## Exercise requirements
Restate the span of lines that starts with the line containing "own_mesh(spring)" and ends with the line containing "soft lamps, surrounding", word for word, including both, with nothing else.

## Data rows
□ □ □

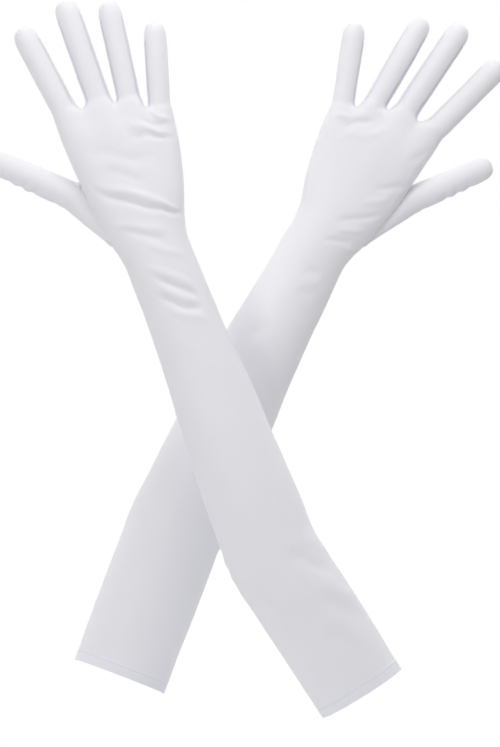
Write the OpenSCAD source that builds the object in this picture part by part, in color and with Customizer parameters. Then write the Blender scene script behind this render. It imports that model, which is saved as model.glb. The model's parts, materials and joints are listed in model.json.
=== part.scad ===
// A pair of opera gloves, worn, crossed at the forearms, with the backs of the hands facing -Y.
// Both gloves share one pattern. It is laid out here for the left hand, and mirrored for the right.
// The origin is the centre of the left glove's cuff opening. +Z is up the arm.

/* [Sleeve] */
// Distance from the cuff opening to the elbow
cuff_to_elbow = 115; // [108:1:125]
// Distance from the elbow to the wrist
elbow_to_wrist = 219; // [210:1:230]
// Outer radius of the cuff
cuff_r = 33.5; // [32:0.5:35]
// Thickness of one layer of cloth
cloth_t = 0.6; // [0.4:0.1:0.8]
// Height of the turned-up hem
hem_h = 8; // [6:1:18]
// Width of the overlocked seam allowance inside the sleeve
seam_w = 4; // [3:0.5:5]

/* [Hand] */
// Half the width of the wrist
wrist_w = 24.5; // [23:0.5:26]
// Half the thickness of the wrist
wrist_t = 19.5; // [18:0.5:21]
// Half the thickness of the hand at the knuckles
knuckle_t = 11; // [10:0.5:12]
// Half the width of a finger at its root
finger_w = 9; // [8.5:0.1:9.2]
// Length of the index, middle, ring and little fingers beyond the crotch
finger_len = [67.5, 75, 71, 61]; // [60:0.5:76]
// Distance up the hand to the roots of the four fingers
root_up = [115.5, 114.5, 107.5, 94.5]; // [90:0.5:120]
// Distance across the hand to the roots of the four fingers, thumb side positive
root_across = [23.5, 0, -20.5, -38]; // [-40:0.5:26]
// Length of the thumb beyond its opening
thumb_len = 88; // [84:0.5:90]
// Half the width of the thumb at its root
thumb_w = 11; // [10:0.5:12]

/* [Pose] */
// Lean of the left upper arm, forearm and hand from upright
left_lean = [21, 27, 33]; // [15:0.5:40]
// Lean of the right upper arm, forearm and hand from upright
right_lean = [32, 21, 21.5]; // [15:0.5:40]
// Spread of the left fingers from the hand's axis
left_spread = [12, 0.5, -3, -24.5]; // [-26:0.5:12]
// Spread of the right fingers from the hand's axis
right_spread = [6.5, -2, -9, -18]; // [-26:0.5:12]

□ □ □

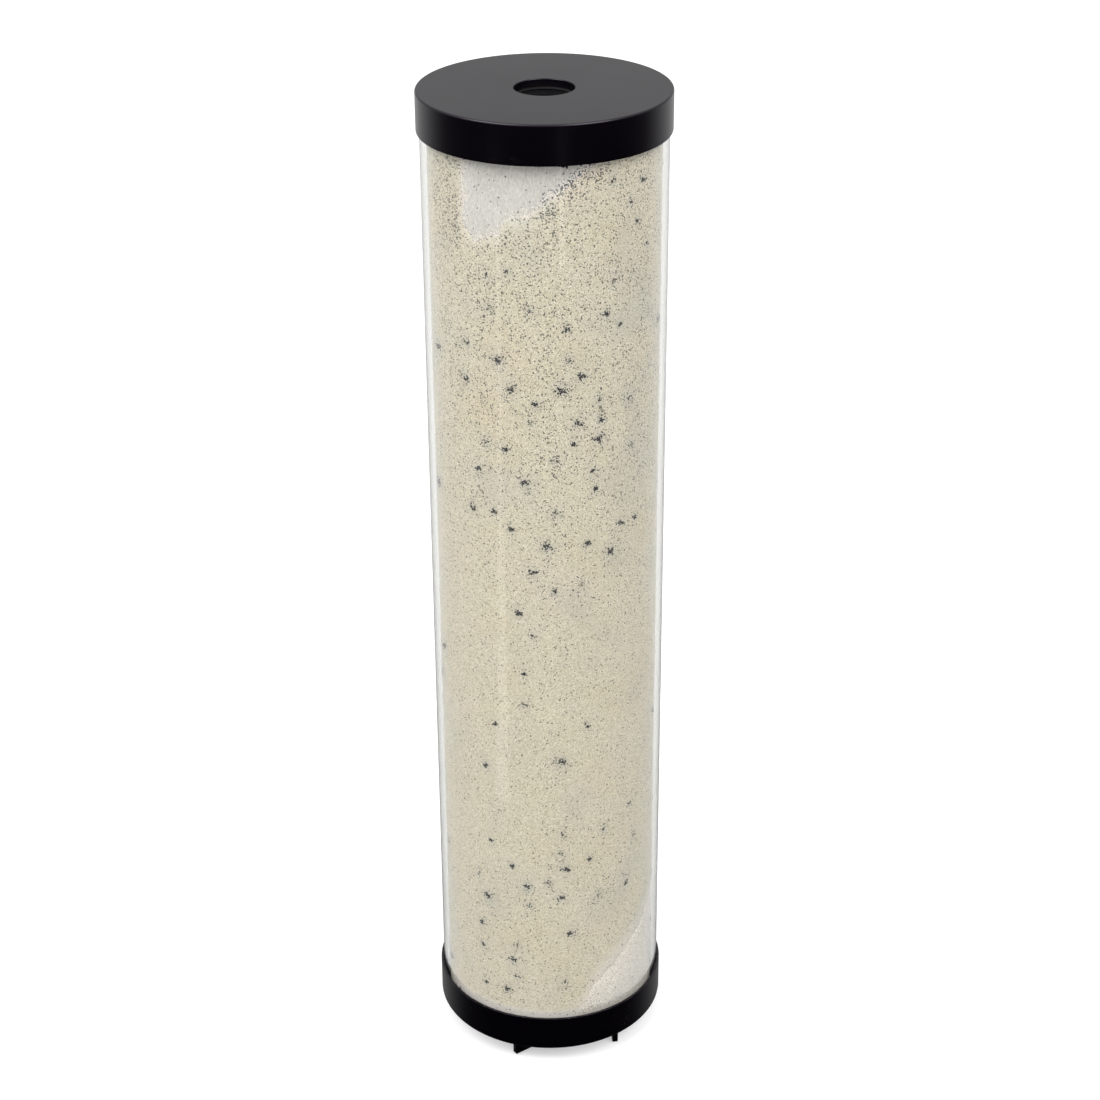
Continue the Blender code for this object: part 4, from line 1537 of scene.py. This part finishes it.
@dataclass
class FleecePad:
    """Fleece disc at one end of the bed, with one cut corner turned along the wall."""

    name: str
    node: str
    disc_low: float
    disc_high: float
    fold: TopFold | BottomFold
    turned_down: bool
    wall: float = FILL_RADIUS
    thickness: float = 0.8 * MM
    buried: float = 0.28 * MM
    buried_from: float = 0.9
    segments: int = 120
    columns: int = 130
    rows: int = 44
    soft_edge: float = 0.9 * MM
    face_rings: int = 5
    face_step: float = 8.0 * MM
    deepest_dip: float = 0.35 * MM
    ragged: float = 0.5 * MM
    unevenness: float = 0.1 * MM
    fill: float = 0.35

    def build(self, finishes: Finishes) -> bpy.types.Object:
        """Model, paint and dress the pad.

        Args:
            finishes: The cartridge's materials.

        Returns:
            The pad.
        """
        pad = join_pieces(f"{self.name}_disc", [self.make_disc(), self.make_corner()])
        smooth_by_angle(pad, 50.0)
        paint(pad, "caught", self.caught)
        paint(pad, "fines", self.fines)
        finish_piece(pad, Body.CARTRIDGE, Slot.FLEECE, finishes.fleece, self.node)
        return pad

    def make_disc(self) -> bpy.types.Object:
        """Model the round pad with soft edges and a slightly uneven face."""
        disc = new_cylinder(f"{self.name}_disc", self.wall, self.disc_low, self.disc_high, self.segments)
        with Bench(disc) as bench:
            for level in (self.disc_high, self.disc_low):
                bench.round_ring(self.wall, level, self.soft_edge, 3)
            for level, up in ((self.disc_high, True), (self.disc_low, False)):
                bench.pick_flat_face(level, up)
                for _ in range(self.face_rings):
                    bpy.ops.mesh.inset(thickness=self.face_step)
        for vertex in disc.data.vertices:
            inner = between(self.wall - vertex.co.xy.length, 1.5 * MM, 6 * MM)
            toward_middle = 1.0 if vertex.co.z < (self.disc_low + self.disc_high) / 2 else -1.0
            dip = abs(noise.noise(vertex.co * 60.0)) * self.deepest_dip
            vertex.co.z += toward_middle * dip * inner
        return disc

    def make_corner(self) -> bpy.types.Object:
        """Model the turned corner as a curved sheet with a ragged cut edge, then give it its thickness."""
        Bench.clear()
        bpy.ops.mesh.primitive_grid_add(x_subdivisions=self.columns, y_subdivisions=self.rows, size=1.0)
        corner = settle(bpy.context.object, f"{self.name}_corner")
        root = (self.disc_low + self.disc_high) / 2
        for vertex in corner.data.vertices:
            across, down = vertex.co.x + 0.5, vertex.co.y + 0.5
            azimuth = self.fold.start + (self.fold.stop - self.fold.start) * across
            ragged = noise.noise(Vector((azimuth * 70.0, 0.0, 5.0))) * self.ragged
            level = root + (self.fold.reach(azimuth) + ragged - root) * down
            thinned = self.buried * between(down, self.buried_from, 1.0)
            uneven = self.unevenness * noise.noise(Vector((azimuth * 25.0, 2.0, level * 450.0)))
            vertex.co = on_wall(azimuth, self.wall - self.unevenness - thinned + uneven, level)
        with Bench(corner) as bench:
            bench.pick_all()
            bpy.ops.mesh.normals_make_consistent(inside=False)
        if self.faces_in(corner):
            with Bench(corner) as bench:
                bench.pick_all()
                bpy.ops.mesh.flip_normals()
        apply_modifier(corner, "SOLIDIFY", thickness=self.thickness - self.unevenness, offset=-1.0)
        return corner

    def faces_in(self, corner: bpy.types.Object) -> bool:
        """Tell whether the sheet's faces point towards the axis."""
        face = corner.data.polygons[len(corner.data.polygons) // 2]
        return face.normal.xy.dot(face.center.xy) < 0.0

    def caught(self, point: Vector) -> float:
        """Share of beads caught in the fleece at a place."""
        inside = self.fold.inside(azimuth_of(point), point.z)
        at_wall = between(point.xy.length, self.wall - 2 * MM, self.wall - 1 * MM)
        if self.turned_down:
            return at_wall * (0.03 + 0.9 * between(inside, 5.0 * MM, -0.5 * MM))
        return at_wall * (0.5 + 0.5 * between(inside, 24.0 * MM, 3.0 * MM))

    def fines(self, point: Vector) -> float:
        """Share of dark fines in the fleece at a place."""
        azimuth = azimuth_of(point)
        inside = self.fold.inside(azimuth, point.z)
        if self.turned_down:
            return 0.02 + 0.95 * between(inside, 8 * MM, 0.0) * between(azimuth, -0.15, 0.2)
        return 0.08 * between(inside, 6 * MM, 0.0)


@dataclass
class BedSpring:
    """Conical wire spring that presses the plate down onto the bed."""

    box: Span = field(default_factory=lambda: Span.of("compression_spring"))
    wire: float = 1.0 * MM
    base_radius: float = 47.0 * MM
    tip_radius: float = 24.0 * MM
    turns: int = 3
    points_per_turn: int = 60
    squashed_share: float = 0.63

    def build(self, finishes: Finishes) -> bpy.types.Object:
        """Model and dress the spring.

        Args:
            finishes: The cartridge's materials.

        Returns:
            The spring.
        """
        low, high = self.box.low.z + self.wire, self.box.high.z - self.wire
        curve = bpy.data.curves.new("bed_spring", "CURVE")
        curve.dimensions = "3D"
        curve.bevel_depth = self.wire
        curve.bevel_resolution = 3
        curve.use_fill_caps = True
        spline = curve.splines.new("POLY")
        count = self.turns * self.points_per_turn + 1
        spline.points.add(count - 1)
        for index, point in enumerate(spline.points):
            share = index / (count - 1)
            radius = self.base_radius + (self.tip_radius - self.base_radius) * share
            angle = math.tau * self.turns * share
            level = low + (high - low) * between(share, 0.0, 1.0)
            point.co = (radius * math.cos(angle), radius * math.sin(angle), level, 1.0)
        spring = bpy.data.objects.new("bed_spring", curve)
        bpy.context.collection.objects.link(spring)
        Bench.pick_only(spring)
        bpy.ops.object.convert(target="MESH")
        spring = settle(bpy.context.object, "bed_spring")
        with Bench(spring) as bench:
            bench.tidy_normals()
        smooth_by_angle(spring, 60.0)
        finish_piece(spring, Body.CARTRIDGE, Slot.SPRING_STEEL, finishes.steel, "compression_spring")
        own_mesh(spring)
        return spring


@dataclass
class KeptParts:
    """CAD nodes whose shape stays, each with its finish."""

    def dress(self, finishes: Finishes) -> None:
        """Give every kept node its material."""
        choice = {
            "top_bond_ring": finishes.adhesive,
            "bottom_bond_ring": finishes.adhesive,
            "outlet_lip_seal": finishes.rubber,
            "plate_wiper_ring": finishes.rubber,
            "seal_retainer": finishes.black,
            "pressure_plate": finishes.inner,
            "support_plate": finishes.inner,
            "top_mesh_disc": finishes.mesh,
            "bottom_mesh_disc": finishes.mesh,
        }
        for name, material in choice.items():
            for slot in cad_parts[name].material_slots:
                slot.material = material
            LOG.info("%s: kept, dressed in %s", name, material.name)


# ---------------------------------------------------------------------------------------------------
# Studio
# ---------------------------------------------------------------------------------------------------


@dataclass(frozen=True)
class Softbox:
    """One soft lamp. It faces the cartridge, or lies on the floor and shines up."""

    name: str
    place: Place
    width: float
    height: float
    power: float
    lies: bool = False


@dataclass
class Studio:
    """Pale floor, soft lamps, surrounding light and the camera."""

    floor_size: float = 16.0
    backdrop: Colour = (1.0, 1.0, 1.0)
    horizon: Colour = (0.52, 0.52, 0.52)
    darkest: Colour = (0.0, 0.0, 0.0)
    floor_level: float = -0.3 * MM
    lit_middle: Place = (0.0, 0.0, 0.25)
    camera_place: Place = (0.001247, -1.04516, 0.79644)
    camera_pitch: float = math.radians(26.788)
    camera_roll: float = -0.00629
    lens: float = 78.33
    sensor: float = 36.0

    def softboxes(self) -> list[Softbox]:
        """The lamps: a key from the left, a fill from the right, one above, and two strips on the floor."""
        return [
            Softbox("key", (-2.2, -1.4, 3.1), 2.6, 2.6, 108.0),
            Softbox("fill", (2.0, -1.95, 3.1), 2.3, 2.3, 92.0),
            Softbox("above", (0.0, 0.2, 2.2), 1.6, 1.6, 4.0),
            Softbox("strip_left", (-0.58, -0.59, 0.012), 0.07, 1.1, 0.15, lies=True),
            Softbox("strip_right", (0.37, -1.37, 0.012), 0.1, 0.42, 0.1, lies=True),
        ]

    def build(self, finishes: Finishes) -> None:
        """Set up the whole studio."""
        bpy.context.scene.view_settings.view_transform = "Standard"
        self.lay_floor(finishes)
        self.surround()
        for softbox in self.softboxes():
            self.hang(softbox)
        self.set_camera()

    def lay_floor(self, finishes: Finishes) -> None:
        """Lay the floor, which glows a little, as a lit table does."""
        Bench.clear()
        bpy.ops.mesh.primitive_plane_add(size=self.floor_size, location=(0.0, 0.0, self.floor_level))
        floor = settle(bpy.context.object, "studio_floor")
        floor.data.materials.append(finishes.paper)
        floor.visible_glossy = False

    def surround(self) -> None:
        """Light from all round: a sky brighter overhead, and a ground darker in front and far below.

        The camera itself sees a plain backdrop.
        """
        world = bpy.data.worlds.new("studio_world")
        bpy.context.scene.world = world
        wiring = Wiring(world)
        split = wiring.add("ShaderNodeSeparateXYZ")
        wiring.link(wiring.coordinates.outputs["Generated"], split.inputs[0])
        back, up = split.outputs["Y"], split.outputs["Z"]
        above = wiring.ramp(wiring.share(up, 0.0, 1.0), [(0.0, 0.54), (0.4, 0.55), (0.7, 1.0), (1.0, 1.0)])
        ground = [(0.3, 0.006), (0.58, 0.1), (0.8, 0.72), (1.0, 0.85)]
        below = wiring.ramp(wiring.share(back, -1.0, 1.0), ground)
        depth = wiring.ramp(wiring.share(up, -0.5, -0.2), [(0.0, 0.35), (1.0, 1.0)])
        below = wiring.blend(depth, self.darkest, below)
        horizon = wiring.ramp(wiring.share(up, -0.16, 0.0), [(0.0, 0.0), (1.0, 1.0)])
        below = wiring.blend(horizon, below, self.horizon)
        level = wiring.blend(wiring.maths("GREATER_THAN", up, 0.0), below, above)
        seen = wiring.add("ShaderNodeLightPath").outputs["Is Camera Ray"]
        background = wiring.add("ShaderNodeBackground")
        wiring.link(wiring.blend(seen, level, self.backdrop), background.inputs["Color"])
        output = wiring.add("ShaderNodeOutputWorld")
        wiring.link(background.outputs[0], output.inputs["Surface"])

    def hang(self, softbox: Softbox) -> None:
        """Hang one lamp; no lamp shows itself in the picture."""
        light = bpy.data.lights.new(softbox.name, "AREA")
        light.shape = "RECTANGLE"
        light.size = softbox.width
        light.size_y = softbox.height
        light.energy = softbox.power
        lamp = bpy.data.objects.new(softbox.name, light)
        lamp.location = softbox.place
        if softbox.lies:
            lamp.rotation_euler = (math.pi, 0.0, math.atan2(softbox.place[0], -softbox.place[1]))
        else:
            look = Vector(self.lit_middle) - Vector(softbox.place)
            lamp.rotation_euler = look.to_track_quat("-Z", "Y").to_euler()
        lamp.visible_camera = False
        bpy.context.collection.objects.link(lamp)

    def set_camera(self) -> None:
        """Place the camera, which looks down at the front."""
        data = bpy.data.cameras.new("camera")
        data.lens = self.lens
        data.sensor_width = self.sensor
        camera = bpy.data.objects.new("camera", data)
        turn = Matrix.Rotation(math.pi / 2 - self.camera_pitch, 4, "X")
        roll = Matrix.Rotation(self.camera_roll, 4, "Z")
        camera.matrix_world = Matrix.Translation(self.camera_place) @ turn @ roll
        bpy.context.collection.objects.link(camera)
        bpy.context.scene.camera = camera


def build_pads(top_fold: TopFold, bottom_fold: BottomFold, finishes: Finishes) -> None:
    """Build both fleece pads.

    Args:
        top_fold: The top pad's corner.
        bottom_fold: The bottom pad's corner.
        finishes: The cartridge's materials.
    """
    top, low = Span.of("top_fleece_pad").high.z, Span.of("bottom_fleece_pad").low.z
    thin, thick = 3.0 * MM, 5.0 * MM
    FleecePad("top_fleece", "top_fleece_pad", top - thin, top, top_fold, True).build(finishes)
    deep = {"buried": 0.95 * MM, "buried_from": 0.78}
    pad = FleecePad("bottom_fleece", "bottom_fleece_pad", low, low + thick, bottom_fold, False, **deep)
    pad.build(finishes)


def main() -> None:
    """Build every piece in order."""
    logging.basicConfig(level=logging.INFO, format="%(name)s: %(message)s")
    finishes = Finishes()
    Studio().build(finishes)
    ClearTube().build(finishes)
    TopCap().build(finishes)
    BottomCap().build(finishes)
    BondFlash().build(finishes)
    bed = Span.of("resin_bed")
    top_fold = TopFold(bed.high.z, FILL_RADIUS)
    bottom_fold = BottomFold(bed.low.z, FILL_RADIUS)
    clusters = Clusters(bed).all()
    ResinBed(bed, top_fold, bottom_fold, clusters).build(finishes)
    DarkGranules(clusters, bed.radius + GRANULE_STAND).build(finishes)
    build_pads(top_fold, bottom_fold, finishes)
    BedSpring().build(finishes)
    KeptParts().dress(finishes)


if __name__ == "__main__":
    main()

□ □ □

## Full solution
        own_mesh(spring)
        return spring


@dataclass
class KeptParts:
    """CAD nodes whose shape stays, each with its finish."""

    def dress(self, finishes: Finishes) -> None:
        """Give every kept node its material."""
        choice = {
            "top_bond_ring": finishes.adhesive,
            "bottom_bond_ring": finishes.adhesive,
            "outlet_lip_seal": finishes.rubber,
            "plate_wiper_ring": finishes.rubber,
            "seal_retainer": finishes.black,
            "pressure_plate": finishes.inner,
            "support_plate": finishes.inner,
            "top_mesh_disc": finishes.mesh,
            "bottom_mesh_disc": finishes.mesh,
        }
        for name, material in choice.items():
            for slot in cad_parts[name].material_slots:
                slot.material = material
            LOG.info("%s: kept, dressed in %s", name, material.name)


# ---------------------------------------------------------------------------------------------------
# Studio
# ---------------------------------------------------------------------------------------------------


@dataclass(frozen=True)
class Softbox:
    """One soft lamp. It faces the cartridge, or lies on the floor and shines up."""

    name: str
    place: Place
    width: float
    height: float
    power: float
    lies: bool = False


@dataclass
class Studio:
    """Pale floor, soft lamps, surrounding light and the camera."""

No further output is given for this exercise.